L’heure est proche où celui qui écrit à la main sera regardé comme aussi excentrique que celui qui se promène en chapeau melon, ou haut-de-forme, et qui consulte une montre gousset.
Visite de la cathédrale (Sé) de Coimbra. La talha dourada, un art dans lequel les artisans portugais ont acquis un savoir-faire inégalé. Il atteint ici des proportions colossales. On en vient même à craindre d’être submergé par ce bouillonnement doré. En contraste, l’austérité des voûtes à caissons, en plein cintre. Mais surtout, il y a dans les chapelles latérales de merveilleuses surfaces d’azulejos, comme des tapis orientaux. Ces surfaces sont restées mes plus beaux souvenirs – et les plus précis – de mon dernier passage dans cette ville, il y plus de trente ans.

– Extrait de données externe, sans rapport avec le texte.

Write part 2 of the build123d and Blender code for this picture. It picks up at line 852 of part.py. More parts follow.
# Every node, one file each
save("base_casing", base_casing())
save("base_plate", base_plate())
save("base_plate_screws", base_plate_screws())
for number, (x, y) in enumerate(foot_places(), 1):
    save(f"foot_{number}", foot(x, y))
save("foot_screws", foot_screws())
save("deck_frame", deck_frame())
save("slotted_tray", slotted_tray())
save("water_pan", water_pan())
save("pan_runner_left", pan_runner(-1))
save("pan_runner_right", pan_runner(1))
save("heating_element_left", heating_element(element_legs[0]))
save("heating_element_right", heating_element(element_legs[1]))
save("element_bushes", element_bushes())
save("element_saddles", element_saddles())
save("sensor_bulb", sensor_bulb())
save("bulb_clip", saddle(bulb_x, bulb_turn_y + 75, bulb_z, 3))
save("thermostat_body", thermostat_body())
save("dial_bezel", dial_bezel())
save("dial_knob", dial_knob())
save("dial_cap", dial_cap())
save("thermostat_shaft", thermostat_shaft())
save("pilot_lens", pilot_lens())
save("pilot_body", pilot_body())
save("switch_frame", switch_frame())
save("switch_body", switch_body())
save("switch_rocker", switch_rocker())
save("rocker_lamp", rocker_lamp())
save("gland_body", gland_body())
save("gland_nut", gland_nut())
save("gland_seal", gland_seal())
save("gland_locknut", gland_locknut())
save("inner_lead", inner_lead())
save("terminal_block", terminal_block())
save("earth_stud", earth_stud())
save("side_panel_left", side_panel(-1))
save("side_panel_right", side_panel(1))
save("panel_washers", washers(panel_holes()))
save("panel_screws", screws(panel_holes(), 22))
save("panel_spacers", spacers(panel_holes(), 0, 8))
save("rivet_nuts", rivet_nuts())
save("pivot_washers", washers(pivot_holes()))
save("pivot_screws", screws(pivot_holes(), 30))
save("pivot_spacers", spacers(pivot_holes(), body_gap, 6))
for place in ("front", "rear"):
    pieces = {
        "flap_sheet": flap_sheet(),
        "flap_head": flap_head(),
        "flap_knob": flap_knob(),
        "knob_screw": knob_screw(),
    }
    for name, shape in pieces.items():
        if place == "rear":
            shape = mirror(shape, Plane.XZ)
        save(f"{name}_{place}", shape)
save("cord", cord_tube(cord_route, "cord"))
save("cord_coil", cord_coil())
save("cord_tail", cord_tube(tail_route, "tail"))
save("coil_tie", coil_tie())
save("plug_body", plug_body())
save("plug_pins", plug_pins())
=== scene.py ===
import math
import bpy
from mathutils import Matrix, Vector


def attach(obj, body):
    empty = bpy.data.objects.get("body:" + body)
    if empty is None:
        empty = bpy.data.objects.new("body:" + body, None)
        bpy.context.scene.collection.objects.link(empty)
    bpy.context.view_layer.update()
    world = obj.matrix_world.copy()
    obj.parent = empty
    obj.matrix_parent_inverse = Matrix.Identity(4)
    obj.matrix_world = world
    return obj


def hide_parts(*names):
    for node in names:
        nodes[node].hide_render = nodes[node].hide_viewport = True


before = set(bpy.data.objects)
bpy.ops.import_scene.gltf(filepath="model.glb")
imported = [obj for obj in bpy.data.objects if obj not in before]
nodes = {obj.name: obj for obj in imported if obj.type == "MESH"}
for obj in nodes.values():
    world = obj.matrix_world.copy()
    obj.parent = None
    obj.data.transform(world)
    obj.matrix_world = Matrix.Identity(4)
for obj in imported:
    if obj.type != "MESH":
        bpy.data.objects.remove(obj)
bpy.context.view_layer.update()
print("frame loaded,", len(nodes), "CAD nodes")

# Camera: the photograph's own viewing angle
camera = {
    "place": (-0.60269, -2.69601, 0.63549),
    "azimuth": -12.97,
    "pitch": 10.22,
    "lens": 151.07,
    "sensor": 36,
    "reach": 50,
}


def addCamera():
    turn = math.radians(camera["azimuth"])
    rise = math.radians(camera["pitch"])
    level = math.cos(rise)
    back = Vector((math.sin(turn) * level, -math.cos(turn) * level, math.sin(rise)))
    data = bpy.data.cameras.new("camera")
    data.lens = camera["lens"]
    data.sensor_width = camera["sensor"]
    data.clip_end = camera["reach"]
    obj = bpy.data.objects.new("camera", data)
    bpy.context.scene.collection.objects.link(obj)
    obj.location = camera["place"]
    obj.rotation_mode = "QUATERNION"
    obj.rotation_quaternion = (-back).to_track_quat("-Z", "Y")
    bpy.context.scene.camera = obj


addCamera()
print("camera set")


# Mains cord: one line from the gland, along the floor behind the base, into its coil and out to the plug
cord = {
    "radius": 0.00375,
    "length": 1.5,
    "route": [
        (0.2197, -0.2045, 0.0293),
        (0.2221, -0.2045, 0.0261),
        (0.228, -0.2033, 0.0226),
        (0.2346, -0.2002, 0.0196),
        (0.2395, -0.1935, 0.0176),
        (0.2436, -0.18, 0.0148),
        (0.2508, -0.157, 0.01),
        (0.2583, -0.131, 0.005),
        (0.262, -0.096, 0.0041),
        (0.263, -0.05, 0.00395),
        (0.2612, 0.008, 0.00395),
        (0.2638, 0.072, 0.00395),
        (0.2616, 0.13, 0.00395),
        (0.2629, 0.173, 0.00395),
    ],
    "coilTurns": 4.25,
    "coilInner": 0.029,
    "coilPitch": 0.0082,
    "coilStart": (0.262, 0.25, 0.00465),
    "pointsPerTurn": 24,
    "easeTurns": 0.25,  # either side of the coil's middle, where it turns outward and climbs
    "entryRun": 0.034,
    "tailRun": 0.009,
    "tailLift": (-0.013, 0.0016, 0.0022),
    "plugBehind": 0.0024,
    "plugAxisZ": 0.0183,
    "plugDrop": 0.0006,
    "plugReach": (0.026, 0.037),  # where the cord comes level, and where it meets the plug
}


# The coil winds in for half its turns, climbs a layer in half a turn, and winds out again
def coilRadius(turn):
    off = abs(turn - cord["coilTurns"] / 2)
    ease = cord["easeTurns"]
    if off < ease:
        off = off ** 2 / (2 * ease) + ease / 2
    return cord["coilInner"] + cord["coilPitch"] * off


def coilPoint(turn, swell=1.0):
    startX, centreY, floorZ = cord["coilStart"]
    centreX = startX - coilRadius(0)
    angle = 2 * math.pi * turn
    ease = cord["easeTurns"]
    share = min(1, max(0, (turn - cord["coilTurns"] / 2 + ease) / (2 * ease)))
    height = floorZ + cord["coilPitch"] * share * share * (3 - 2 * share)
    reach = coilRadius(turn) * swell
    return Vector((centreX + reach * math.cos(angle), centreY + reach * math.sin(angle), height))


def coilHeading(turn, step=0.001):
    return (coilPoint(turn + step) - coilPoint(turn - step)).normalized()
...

Marche dans le Jardín Botánico, créé à l’initiative du Marqués de Pombal en 1772, un jardin qui mériterait d’être mieux entretenu.
Coimbra s’est-il embelli dans mon souvenir ? Je ne sais. Mais je constate que la ville est pleine d’horreurs architecturales, que les énormes bâtiments style Estado Novo qui constituent le gros des bâtiments universitaires sont affreux, gris, sinistres. Ils m’évoquent l’Union soviétique stalinienne. Je choisis donc de me concentrer sur quelques détails afin d’éviter ces panoramas médiocres.

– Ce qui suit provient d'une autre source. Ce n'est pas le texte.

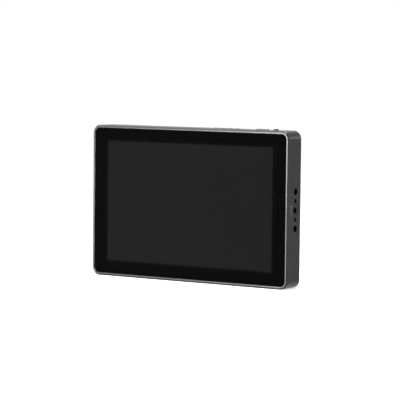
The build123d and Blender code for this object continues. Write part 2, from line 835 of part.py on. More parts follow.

26 août. Ciel gris, un ciel d’hiver presque, ce qui n’est en rien désagréable. Ici comme à Lisbonne, et presque partout au Portugal, une construction charmante jouxte une horreur, généralement années 1970-1980.
Museu Nacional Machado de Castro. Un magnifique chapiteau travaillé au trépan dans le style byzantin. Influence suève-visigothe et islamique – art mozarabe péninsulaire (VIIIe – XIe siècle). Le plus beau de ce musée, des chapiteaux romans. L’église de S. João, la coupe stratigraphique qui montre notamment les fondations sur lesquelles reposaient les deux énormes colonnes. Le cloître de S. João de Almedina. L’œuvre de Mestre Pero (XIVe siècle) à Coimbra et ses Vierges de transition, entre roman et gothique, leurs touchantes maladresses. Un Christ en croix, XIVe siècle, du monastère de Santa Cruz, connu comme « Cristo Negro » ; sa stupéfiante puissance expressive avec ce rictus (dents supérieures apparentes) qui annonce la mort. De ce vaste musée, je retiens d’abord l’extraordinaire savoir-faire des orfèvres portugais (ourivesaria) mais leur faiblesse (leur mollesse même) en tant que sculpteurs et peintres, ce qu’explique à mon sens le manque dessin probablement dû à l’éloignement du centre flamand. La peinture flamande, une peinture si dessinée… Les Portugais ont été plus artisans qu’artistes. Ainsi, dans les églises, admire-t-on volontiers le travail de talha dourada, un travail censé mettre en valeur une peinture ou une sculpture mais presque toujours de (très) faible qualité. Et je reviens à l’art roman exposé dans la première section de ce musée, avec ces linteaux, ces chapiteaux, ces bas-reliefs et ces sculptures en ronde-bosse. Tout ce qui suit et qui y est exposé me semble n’être qu’un affadissement progressif de la ligne et de la forme. Je donnerais tout ce qu’il contient pour un simple chapiteau roman qui y est exposé.
Vue partielle du Museu Nacional Machado de Castro
Marche le long du Rio Mondego. Des berges agréablement aménagées desquelles on a une excellente vue d’ensemble sur cette ville à l’histoire prestigieuse. Elle m’apparaît néanmoins plutôt médiocre, un promontoire peu marqué avec un désordre de constructions. Curieux, j’avais le souvenir d’une ville qui ne manquait pas d’allure. Ma mémoire m’aurait-elle joué des tours ? Il est certain que l’on a beaucoup construit autour, des constructions médiocres, et que l’encombrement a partout gagné.
Quelques notes historiques. En 1064, Coimbra devient la ville la plus importante de la ligne de défense de Mondego. En 1111, le comte D. Henrique et D. Teresa font de Coimbra leur résidence. C’est à Coimbra que naît celui qui deviendra le premier roi du Portugal, D. Afonso Henriques, et qui transfèrera la capitale du Condado Portucalense de Guimarães à Coimbra, une décision de la plus haute importance pour l’indépendance et la fondation du Royaume du Portugal en 1143. Coimbra est la ville emblématique de la reconquête chrétienne, sa capitale. Autres villes liées à cette reconquête, Tomar, Alcobaça puis Batalha. L’installation définitive de la Universidad de Coimbra dans l’ancien Paço Real augmentera l’importance de la ville avec la formation de l’élite intellectuelle portugaise à partir du XIIe siècle, dans ce qui était alors le Mosteiro de Santa Cruz.